ST. PAUL, Minn. — For a team that has too long settled for consolation prizes, Sunday’s overtime point from a 4-3 loss to the Minnesota Wild may amount to something more than that for the Winnipeg Jets.
Rallying out of a 3-0 hole in the most unlikely of spots, in the third period at the end of a five-game road trip where the final game was an afternoon affair that followed a night game 1,120 kilometres away, it’s not hard to see why there were no downcast voices in the Jets locker-room even after Marco Scandella’s overtime shot decided it for Minnesota.
Jets coach Paul Maurice was positively raving about his team.
“It was a fantastic game for us,” he said. “Just a great battle back in a game that sets up for everything to go wrong for you. Two horrible bounces off of legs to put you down 3-0 in a game.
“I’m just really proud of our team. Hey, five games on the road for us, back-to-back in that situation and that was fantastic. I’m really, really proud of the way they handled a couple of real bad breaks there in the first period that would have shattered most teams. But we got a little snarl on and fought our way back into that game.”
Winnipeg’s five-game trip ended at 2-2-1 but the coach was offering high marks for style.

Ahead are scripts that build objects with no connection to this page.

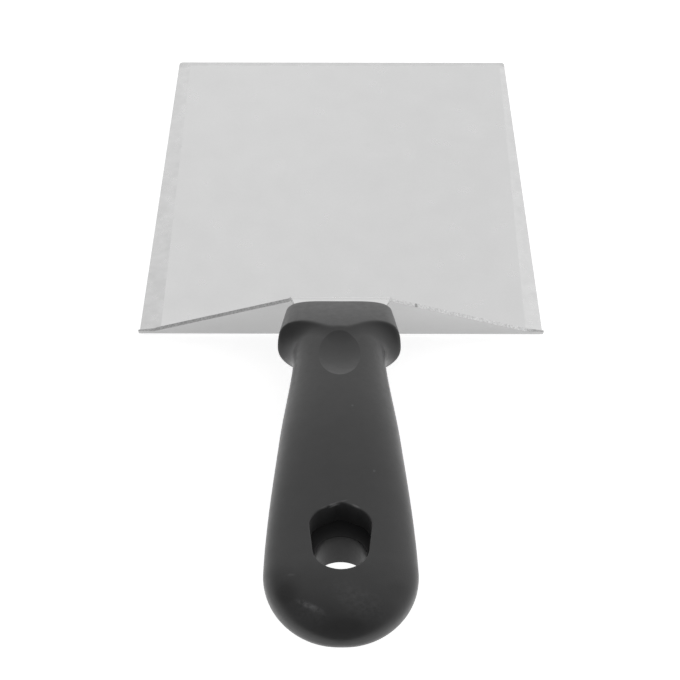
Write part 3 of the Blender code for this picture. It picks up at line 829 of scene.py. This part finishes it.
def black_plastic(name, brightness, ior):
    """Moulded plastic, mottled and scuffed, with a painted highlight on the pocket's lip and painted shade
    over the butt; the lighter marks are broken up.
    """
    made, tree, shader, at = started(name, metallic=0.0)
    level = mottled(tree, at, 0.9, 1.12, scale=240.0, detail=4.0, roughness=0.6)
    broken = mottled(tree, at, 0.0, 1.0, scale=900.0, detail=3.0, roughness=0.65, low=0.33, high=0.65)
    for place, angle, reach, change in SCUFFS_HIGHLIGHT_AND_SHADE:
        mark = spot(tree, at, place, angle, reach)
        if change > 0:
            mark = maths(tree, "MULTIPLY", mark, broken)
        level = maths(tree, "ADD", level, maths(tree, "MULTIPLY", mark, change))
    coloured(tree, shader, (brightness, brightness, brightness * 1.02), level)
    shader.inputs["IOR"].default_value = ior
    shader.inputs["Sheen Weight"].default_value = 0.08
    shader.inputs["Sheen Roughness"].default_value = 0.4
    rough = mottled(tree, at, 0.30, 0.39, scale=700.0, detail=3.0)
    tree.links.new(rough, shader.inputs["Roughness"])
    bump(tree, shader, noise(tree, at, scale=3600.0, detail=2.0), distance=0.000012)
    return made


# Floor, light and camera

FLOOR_REACH = 3.0
FLOOR_DROP = 0.00005  # below the plane that the blade rests on
FLOOR_LIT = 0.95
FLOOR_GLOW = 0.68
# Dimmer parts of the studio: direction, where the dimming starts and ends by the cosine to it, how much
DIM_PARTS = ((Vector((-0.1, -0.62, 0.78)).normalized(), 0.0, 0.8, 0.66),
             (Vector((-0.75, 0.38, 0.55)).normalized(), 0.86, 0.97, 0.52),
             (Vector((0.03, 0.87, 0.5)).normalized(), 0.80, 0.97, 0.13))
DIM_HEIGHTS = (0.05, 0.35)  # the dimming fades in between these heights over the horizon

CAMERA_PLACE = (0.0004576, -0.2929114, 0.2532552)
CAMERA_PITCH = 0.8358
CAMERA_YAW = 0.0031
CAMERA_ROLL = -0.0004
FOCAL_PIXELS = 1255.0
FRAME_PIXELS = 680.0


def white_floor():
    """A floor that takes shadows and looks white."""
    grid = bmesh.new()
    bmesh.ops.create_grid(grid, x_segments=8, y_segments=8, size=FLOOR_REACH)
    bmesh.ops.translate(grid, verts=grid.verts, vec=(0.0, 0.0, -FLOOR_DROP))
    mesh = bpy.data.meshes.new("floor")
    grid.to_mesh(mesh)
    grid.free()
    made = bpy.data.materials.new("white_floor")
    made.use_nodes = True
    tree = made.node_tree
    tree.nodes.clear()
    path = add(tree, "ShaderNodeLightPath").outputs
    seen = maths(tree, "MAXIMUM", path["Is Camera Ray"], path["Is Glossy Ray"])
    seen = maths(tree, "MAXIMUM", seen, path["Is Transmission Ray"])
    lit = add(tree, "ShaderNodeBsdfDiffuse", {"Color": (FLOOR_LIT, FLOOR_LIT, FLOOR_LIT, 1.0)})
    glow = add(tree, "ShaderNodeEmission", {"Color": (1.0, 1.0, 1.0, 1.0),
                                           "Strength": maths(tree, "MULTIPLY", seen, FLOOR_GLOW)})
    both = add(tree, "ShaderNodeAddShader", {0: lit.outputs["BSDF"], 1: glow.outputs["Emission"]})
    output = add(tree, "ShaderNodeOutputMaterial")
    tree.links.new(both.outputs["Shader"], output.inputs["Surface"])
    mesh.materials.append(made)
    floor = bpy.data.objects.new("floor", mesh)
    bpy.context.scene.collection.objects.link(floor)
    return floor


def studio():
    """White all round, but for three dimmer parts: behind the camera, at the left and far ahead."""
    world = bpy.data.worlds.new("studio")
    world.use_nodes = True
    tree = world.node_tree
    background = tree.nodes["Background"]
    heading = add(tree, "ShaderNodeTexCoord").outputs["Generated"]
    high = ranged(tree, axes(tree, heading)["Z"], *DIM_HEIGHTS, 0.0, 1.0, "SMOOTHSTEP")
    level = 1.0
    for direction, start, end, dimming in DIM_PARTS:
        toward = add(tree, "ShaderNodeVectorMath", {0: heading, 1: direction}, operation="DOT_PRODUCT")
        dark = ranged(tree, toward.outputs["Value"], start, end, 0.0, dimming, "SMOOTHSTEP")
        lit = maths(tree, "SUBTRACT", 1.0, maths(tree, "MULTIPLY", dark, high))
        level = maths(tree, "MULTIPLY", lit, level)
    background.inputs["Color"].default_value = (1.0, 1.0, 1.0, 1.0)
    tree.links.new(level, background.inputs["Strength"])
    bpy.context.scene.world = world


def camera():
    lens = bpy.data.cameras.new("camera")
    lens.sensor_width = 36.0
    lens.lens = FOCAL_PIXELS / FRAME_PIXELS * lens.sensor_width
    lens.clip_start = 0.01
    lens.clip_end = 20.0
    holder = bpy.data.objects.new("camera", lens)
    turn = (Matrix.Rotation(CAMERA_YAW, 4, "Z") @ Matrix.Rotation(math.pi / 2 - CAMERA_PITCH, 4, "X")
            @ Matrix.Rotation(CAMERA_ROLL, 4, "Z"))
    holder.matrix_world = Matrix.Translation(CAMERA_PLACE) @ turn
    bpy.context.scene.collection.objects.link(holder)
    bpy.context.scene.camera = holder


# The top face is painted darker toward the right; the outer face and underside are the same steel painted
# darker, as painted shade, darker still at the wall's foot and lighter at the right
blade = build_blade((satin_steel("satin_steel", 0.79, painted_shading_at_right=0.972), steel_ground(), steel_cut(),
                     satin_steel("outer_steel_painted_shade", 0.491, painted_shade_at_foot=0.90, painted_shading_at_right=1.07)))
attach(blade, "root")
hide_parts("blade")

# The hole's copies of the same plastic hold painted light and shade: the pocket wall painted lighter with a
# weaker reflection, the ledge given a weaker reflection as painted shade, and the bore painted darker
handle = build_handle((black_plastic("moulded_black", 0.022, ior=1.52),
                       black_plastic("pocket_black_painted_light", 0.052, ior=1.15),
                       black_plastic("ledge_black_painted_shade", 0.028, ior=1.15),
                       black_plastic("bore_black_painted_shade", 0.008, ior=1.38)))
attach(handle, "root")
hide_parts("handle")

white_floor()
studio()
camera()
bpy.context.scene.view_settings.view_transform = "Standard"
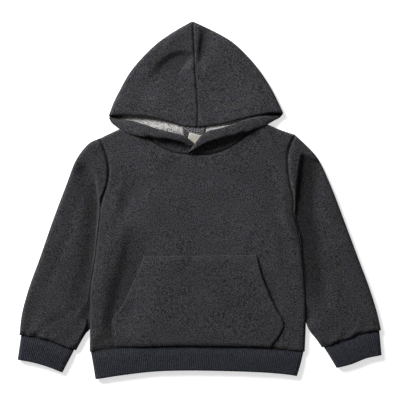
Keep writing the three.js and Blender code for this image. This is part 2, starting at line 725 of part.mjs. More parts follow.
// The lower front of one hood panel, from the neck seam over the hem band.
function hoodFront(name) {
  const sections = FRONT_HEMS[name];
  const profile = (s) => {
    const root = { x: s.rootX, y: s.rootY + SEAM };
    const low = { x: s.lowX, y: s.lowY };
    const top = { x: s.topX, y: s.topY };
    const width = apart(low, top);
    const valley = between(low, top, Math.min(VALLEY.share, VALLEY.reach / width));
    const rim = between(low, top, 1 + RIM.beyond / width);
    const foot = s.rootZ + Math.min(FOOT.rise, (s.crest - s.rootZ) * FOOT.share);
    return through([
      { ...root, z: s.rootZ },
      { ...valley, z: foot },
      { ...low, z: (foot + s.crest) / 2 },
      { ...between(low, top, BACK_OF_BAND.share), z: s.crest - BACK_OF_BAND.drop },
      { ...between(low, top, CREST_SHARE), z: s.crest },
      { ...top, z: s.crest - EDGE_DROP.crest },
      { ...rim, z: Math.max(s.rootZ + RIM.above, s.crest - EDGE_DROP.rim) },
    ]);
  };
  const profiles = sections.map(profile);
  const lines = steps(11).map((share) => through(profiles.map((p) => p(share))));
  const rows = lines.map((line) => steps(20).map(line));
  return wall(rows, { thick: FLEECE, flip: name === "right" });
}

// A patch of cloth that lies on the front, worked out from the front's own surface.
function pocket() {
  const bottom = (u) => {
    const x = POCKET.bottomRightX + (POCKET.bottomLeftX - POCKET.bottomRightX) * u;
    return { x, y: hemSeam((x - BODY[0].rightX) / bodyWidth).y + POCKET.aboveHem };
  };
  const rightEdge = through([bottom(0), ...POCKET.rightOpening.toReversed(), POCKET.top[0]]);
  const leftEdge = through([bottom(1), ...POCKET.leftOpening.toReversed(), POCKET.top[1]]);
  const plan = patch(bottom, through(POCKET.top), rightEdge, leftEdge);
  const hemmed = POCKET.liftShare / 3;
  const rows = steps(11).map((v) =>
    [0, hemmed, ...middleShares(12), 1 - hemmed, 1].map((u) => {
      const place = plan(u, v);
      const nearOpening = Math.exp(-((Math.min(u, 1 - u) / POCKET.liftShare) ** 2));
      const gape = POCKET.lift * nearOpening * Math.sin(Math.PI * v) ** 2;
      const ground = CROWN - foldDepth(FOLDS.body, place) + 1.5 * SEAM;
      return new THREE.Vector3(place.x, place.y, ground + FLEECE + gape);
    }),
  );
  return wall(rows, { thick: FLEECE });
}

function neckFacing() {
  const z = FLEECE + SEAM + FACING;
  const rows = NECK_FACING.map(({ y, rightX, leftX }) =>
    steps(6).map((u) => new THREE.Vector3(rightX + (leftX - rightX) * u, y, z)),
  );
  return wall(rows, { thick: FACING });
}

function neckLabel() {
  const geometry = new THREE.BoxGeometry(LABEL.width, LABEL.length, TAPE, 1, 1, 1);
  geometry.rotateZ(LABEL.tilt);
  geometry.translate(LABEL.x, LABEL.y, FLEECE + FACING + 2 * SEAM + TAPE / 2);
  return geometry;
}

add("body_back", bodyBack(), "fleece");
add("body_front", bodyFront(), "fleece");
add("pocket", pocket(), "fleece");
add("hem_rib", hemRib(), "rib");
for (const name of ["right", "left"]) {
  add("sleeve_" + name, sleeve(name), "fleece");
  add("cuff_" + name, cuff(name), "rib");
  add("hood_" + name, joinedWalls(hoodLayers(name), hoodFront(name)), "fleece");
}
add("neck_facing", neckFacing(), "fleece");
add("neck_label", neckLabel(), "label");

// The origin lies on the table below the middle of the garment's box.
const middle = new THREE.Box3().setFromObject(hoodie).getCenter(new THREE.Vector3());
hoodie.position.set(-middle.x, -middle.y, 0);

export default hoodie;
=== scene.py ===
import math

import bmesh
import bpy
import numpy as np
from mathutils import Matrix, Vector


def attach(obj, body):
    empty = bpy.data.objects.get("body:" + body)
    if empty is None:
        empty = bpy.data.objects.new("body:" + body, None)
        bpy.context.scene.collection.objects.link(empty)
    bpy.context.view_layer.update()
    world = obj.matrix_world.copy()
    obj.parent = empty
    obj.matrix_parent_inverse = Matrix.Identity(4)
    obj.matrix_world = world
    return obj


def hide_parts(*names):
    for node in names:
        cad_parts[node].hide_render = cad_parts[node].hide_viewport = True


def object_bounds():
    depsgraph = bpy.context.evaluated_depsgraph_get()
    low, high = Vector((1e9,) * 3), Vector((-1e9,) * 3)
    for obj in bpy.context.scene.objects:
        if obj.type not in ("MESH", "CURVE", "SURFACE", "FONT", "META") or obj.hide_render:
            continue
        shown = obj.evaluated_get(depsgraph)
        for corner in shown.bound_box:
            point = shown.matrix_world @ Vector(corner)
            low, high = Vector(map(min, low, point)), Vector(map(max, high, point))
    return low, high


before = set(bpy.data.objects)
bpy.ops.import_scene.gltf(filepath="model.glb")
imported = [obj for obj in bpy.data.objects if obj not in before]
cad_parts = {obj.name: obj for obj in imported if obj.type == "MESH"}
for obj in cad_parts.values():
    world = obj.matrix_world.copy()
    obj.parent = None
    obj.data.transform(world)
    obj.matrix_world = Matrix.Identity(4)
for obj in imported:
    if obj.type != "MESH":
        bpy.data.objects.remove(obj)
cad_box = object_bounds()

# The table and the light: a plain near-white floor, an even pale surround, and one broad soft lamp
# high at the upper left, as over a flat-lay table.
MM = 0.001
FLOOR_SIZE = 6.0
SURROUND_STRENGTH = 0.14
LAMP_PLACE = (-2.3, 2.3, 1.6)
LAMP_POWER = 300
LAMP_SIZE = 1.7
FLOOR_COLOUR = (0.93, 0.93, 0.93, 1)
FLOOR_GLOW = 0.6
FLOOR_LEVEL = -0.0004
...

“Last night’s game (in Nashville, a 2-1 loss) was a real grind,” he said. “That was a hard-fought game that you don’t recover from in under a day.
“I’m happy with this game more than any other. I really am. The win in Carolina and the win in Ottawa were good games. We played hard. I thought we played really well in Montreal and really well last night, not in terms of perfect execution, but how hard they competed, but this was my favourite game by far.”
Jets captain Andrew Ladd, who tied the game at 10:47 of the third period with a deflection, was loving his team’s attitude on Sunday.
“I thought we earned that point,” Ladd said. “We did a good job of getting ourselves back in it and we stuck together as a group and battled hard.
“We were awful close, a post away, from winning in regulation. We wanted to finish this road trip off. We thought we’d been playing pretty consistently lately. We had a tough one against Nashville.
‘I’m just really proud of our team. Hey, five games on the road for us, back-to-back in that situation and that was fantastic’
— Jets head coach Paul Maurice
“Sometimes those are tough games to get back on. We knew we had to rally against another divisional opponent. I thought we did a good job of sticking with it.”
Ladd said the intense divisional game was “fun,” which suggests the next two between these teams, Dec. 27 in St. Paul and Dec. 29 in Winnipeg, should be as much fun.
“It was intense,” Ladd said. “I think it was a fun game to play in. As a player, you love playing in those types of games. We found a way to get ourselves back in it and get some energy there in the third.”
Jets winger Michael Frolik, who got his team rolling with the first goal at 5:55 of the third, said the overtime point will be valuable.
“Definitely it will,” Frolik said. “We said after the game, ‘Don’t be disappointed, we had a great comeback.’ We had a great road trip and we’re just looking to build. We scored three goals when we’ve had trouble scoring. Hopefully that’s going to help our confidence, that and a huge comeback.”
Jets goalie Michael Hutchinson, who took over from Ondrej Pavelec to start the second period and took the overtime loss, said he had a good feeling about what was happening when Frolik scored.
“Usually you don’t notice too much on the road, but the fans, a bunch of them made the trip down, and were really loud,” he said. “It was hard not to notice them tonight.”
The stand-back, big-picture thoughts came from Jets defenceman Zach Bogosian after Sunday’s game.
“It was a bit of an interesting game to be part of,” Bogosian said. “Hopefully down the stretch that’s a big point for us.”
What was his view of the Jets’ flat start?
“Don’t play like sh– the first two periods,” he said. “That’s about it.
“The first 10 minutes we were just flat, they had a couple of lucky bounces. Other than that, I thought we battled hard and battled for each other.”